По Оствальду, реальной можно признать в природе только энергию, представляющую собой единственную величину, открываемую нами в природе, тогда как материя есть не что иное, как продукт нашей мысли. По Оствальду, все свойства так называемого вещества могут быть рассматриваемы как те или другие проявления энергии; так, масса, по автору, есть не что иное, как способность двигательной энергии наполнять пространство, иначе говоря, это есть энергия объема (Volumenenergie), тяжесть – есть выражение энергии положения (Lagenenergie), химические свойства тела сводятся к химической энергии.

Таким образом, все, что мы знали о внешнем мире, может быть сведено к отношениям энергии. Допускать еще особого носителя энергии, т. е. материю, нет основания уже потому, что об этой материи мы не можем ничего узнать, так как различными проявлениями энергии можно объяснить все нам известное.

По Оствальду, «всюду дело идет только об энергиях, и если отвлечься от понятия о различных родах материи, то не остается более ничего, даже занимаемого ей пространства, так как и последнее мы познаем лишь через трату энергии, необходимую для проникновения в него, т. е. для движения.

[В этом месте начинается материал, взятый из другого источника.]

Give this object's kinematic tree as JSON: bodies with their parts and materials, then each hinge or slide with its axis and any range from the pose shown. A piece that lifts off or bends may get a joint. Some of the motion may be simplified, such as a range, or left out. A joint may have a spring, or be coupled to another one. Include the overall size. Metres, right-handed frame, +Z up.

Таким образом, материя в сущности есть не что иное, как пространственный распорядок разных энергий и все, что мы говорим о ней, в сущности говорим об этих энергиях».

Удар палкой производит в нас соответствующее ощущение лишь благодаря энергии удара, сама же палка, по Оствальду, вещь совершенно невинная. При ударе о покоящуюся палку мы ощущаем опять-таки различие состояний энергий по отношению к нашим чувствующим органам, и вообще все наши органы чувств реагируют лишь на различия энергий между этими органами и окружающей нас средой. Таким образом, по Оствальду, все реальное в нашем мире сводится на различные формы и количества энергии, откуда это учение и получает название энергетизма в отличие от общепринятого воззрения, признающего существование атомистической материи, или атомизма.

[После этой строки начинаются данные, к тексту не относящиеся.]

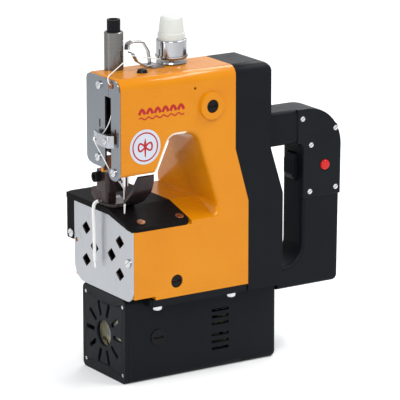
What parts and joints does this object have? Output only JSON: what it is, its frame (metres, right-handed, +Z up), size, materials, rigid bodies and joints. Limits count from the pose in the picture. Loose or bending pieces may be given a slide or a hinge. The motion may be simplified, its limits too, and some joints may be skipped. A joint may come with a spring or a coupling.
{
  "type": "bag closer sewing machine",
  "caption": "Portable bag closer: orange cast C-frame sewing head over a black motor base, with a presser foot, needle, thread tension and a D-shaped trigger handle.",
  "frame": {"origin": "centre of the motor housing's flat underside, which the machine stands on", "axes": "+Z up; +X from the needle end to the handle; -Y the operator's side, where the bag mouth enters"},
  "size_m": [0.2296, 0.107, 0.298],
  "materials": {
    "body_paint": "gloss orange enamel",
    "black_plastic": "fine matt black moulding",
    "black_steel": "satin black",
    "foot_steel": "dark oxide",
    "plate_steel": "brushed",
    "steel": "ground",
    "chrome": "polished",
    "bronze": "sintered",
    "copper": "worn",
    "knob_white": "satin white",
    "cream_metal": "cast",
    "laminations": "stacked sheet",
    "belt_rubber": "matt",
    "red_plastic": "gloss",
    "carbon": "carbon block",
    "cotton": "twisted cotton"
  },
  "bodies": {
    "frame": {"machine_body": "body_paint", "rear_cover": "black_plastic", "face_plate": "plate_steel", "face_strip": "plate_steel", "thread_eyelet": "copper", "looper_cover": "plate_steel", "cover_screws": "chrome", "needle_plate": "black_steel", "needle_plate_bracket": "black_steel", "access_plugs": "black_plastic", "motor_housing": "black_plastic", "motor_grille": "black_plastic", "motor_rear_cap": "black_plastic", "brush_caps": "black_plastic", "motor_shields": "cream_metal", "motor_bearings": "steel", "motor_stator": "laminations", "carbon_brushes": "carbon", "drive_belt": "belt_rubber", "shaft_bushes": "bronze", "presser_tube": "steel", "tension_post": "chrome", "tension_discs": "chrome", "tension_cup": "chrome", "tension_spring": "steel", "thread_guide": "chrome", "feed_guide_rod": "steel", "handle_body": "black_plastic", "switch_cover": "black_plastic", "switch_body": "black_plastic", "power_inlet": "black_plastic", "housing_screws": "black_steel", "needle_thread": "cotton", "thread_tail": "cotton"},
    "main_shaft": {"main_shaft": "steel", "crank": "steel", "upper_pulley": "steel"},
    "connecting_rod": {"connecting_rod": "steel"},
    "lower_shaft": {"lower_shaft": "steel", "lower_pulley": "steel", "looper": "chrome"},
    "motor_rotor": {"motor_armature": "steel", "motor_fan": "knob_white", "motor_pulley": "steel"},
    "needle_bar": {"needle_bar": "chrome", "needle_bar_clamp": "steel", "needle": "chrome", "needle_screws": "chrome", "take_up": "plate_steel"},
    "presser_bar": {"presser_bar": "chrome", "presser_foot": "foot_steel", "presser_foot_screw": "black_steel", "presser_spring": "steel"},
    "presser_adjuster": {"presser_adjuster": "black_plastic"},
    "feed_dog": {"feed_dog": "steel", "feed_bar": "steel"},
    "tension_knob": {"tension_knob": "knob_white"},
    "trigger": {"trigger": "black_plastic"},
    "lock_button": {"lock_button": "red_plastic"}
  },
  "joints": [
    {"name": "main_shaft_spin", "type": "hinge", "parent": "frame", "child": "main_shaft", "pos_m": [0, -0.0205, 0.232], "axis": [1, 0, 0], "continuous": true},
    {"name": "connecting_rod_swing", "type": "hinge", "parent": "main_shaft", "child": "connecting_rod", "pos_m": [-0.058, -0.0205, 0.222], "axis": [1, 0, 0], "continuous": true},
    {"name": "lower_shaft_spin", "type": "hinge", "parent": "frame", "child": "lower_shaft", "pos_m": [0, -0.0205, 0.112], "axis": [1, 0, 0], "continuous": true},
    {"name": "motor_spin", "type": "hinge", "parent": "frame", "child": "motor_rotor", "pos_m": [0, 0, 0.036], "axis": [1, 0, 0], "continuous": true},
    {"name": "needle_bar_slide", "type": "slide", "parent": "frame", "child": "needle_bar", "axis": [0, 0, 1], "range_m": [0, 0.02]},
    {"name": "presser_lift", "type": "slide", "parent": "frame", "child": "presser_bar", "axis": [0, 0, 1], "range_m": [0, 0.008], "stiffness_N_per_m": 500, "springref_m": -0.008, "deforming": ["presser_spring"]},
    {"name": "presser_adjuster_turn", "type": "hinge", "parent": "frame", "child": "presser_adjuster", "pos_m": [-0.0645, -0.0034, 0.285], "axis": [0, 0, 1], "range_deg": [-180, 180]},
    {"name": "feed_dog_travel", "type": "slide", "parent": "frame", "child": "feed_dog", "axis": [0, 1, 0], "range_m": [-0.003, 0.003]},
    {"name": "tension_knob_turn", "type": "hinge", "parent": "frame", "child": "tension_knob", "pos_m": [-0.0125, -0.0075, 0.28], "axis": [0, 0, 1], "range_deg": [-360, 360]},
    {"name": "trigger_pull", "type": "slide", "parent": "frame", "child": "trigger", "axis": [1, 0, 0], "range_m": [0, 0.005], "stiffness_N_per_m": 400, "springref_m": -0.003},
    {"name": "lock_button_press", "type": "slide", "parent": "frame", "child": "lock_button", "axis": [0, 1, 0], "range_m": [0, 0.002], "stiffness_N_per_m": 400, "springref_m": -0.003}
  ],
  "couplings": [
    {"joint": "connecting_rod_swing", "follows": "main_shaft_spin", "ratio": -1},
    {"joint": "lower_shaft_spin", "follows": "main_shaft_spin", "ratio": 1},
    {"joint": "motor_spin", "follows": "main_shaft_spin", "ratio": 3}
  ]
}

Явившись в виде реакции против безмерного дуализма, господствовавшего до последнего времени в физике, гипотеза Оствальда, как всякая смелая попытка разрушить старое учение, воссоздав на его обломках новый взгляд на вещи, не могла не встретить многих и не несущественных возражений.

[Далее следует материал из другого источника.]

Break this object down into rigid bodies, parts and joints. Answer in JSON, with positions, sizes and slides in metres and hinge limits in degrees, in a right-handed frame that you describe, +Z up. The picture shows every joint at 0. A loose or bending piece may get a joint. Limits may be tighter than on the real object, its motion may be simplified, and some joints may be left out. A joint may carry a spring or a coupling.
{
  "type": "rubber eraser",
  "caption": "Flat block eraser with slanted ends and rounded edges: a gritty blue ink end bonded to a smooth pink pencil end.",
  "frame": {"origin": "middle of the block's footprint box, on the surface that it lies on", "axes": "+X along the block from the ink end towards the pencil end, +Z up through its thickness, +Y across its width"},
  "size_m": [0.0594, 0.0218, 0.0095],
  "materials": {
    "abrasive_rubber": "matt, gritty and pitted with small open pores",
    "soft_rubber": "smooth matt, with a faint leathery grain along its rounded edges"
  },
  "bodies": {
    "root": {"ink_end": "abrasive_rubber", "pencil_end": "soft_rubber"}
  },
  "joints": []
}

Мы не войдем в подробности этих возражений и заметим лишь, что особенностью гипотезы Оствальда является то обстоятельство, что она приписывает самостоятельную реальность энергии, под которой в физике понимается обычно лишь способность к работе и которая как таковая предполагает существование другого реального «нечто» в окружающем нас мире, под которым разумеют обыкновенно материальную среду.

Существенным же недостатком этой гипотезы служит тот факт, что, уничтожая материю и подставляя взамен ее столь же неизвестную в самом существе энергию, Оствальд увеличивает число различных форм энергии до необычайных размеров, что вряд ли может служить к пользе науки. Все внешние свойства и отношения тел, по учению Оствальда, дают основание к признанию новых энергий, как энергии объема, расстояния, поверхности и пр. Но как доказать существование этих энергий в природе, к которым, руководясь тем же принципом, можно присоединить многое множество других энергий, и не служат ли они более или менее плотной ширмой того, что и так сокрыто от нас в природе? Ведь если вещества или массы нет, а тела суть лишь формы энергии, то очевидно, что тела без остатка должны переходить в другие формы энергии, а между тем ничего подобного не наблюдается в природе, так как при всевозможных химических превращениях тела лишь видоизменяют свой состав, форму и объем, но не уничтожаются в настоящем смысле, обнаруживая один и тот же вес своих видоизмененных по внешности частей.

Словом, трудно или даже невозможно помирить гипотезу Оствальда с законом неуничтожаемости материи, если не допускать новой, противоречащей нашим понятиям об энергии гипотезы, что есть формы энергии, которые не переходят ни в какие другие энергии. В самом деле, в какие другие энергии может перейти, например, энергия объема или энергия поверхности? Ясно, что в этом пункте гипотеза Оствальда наталкивается на непреодолимые препятствия.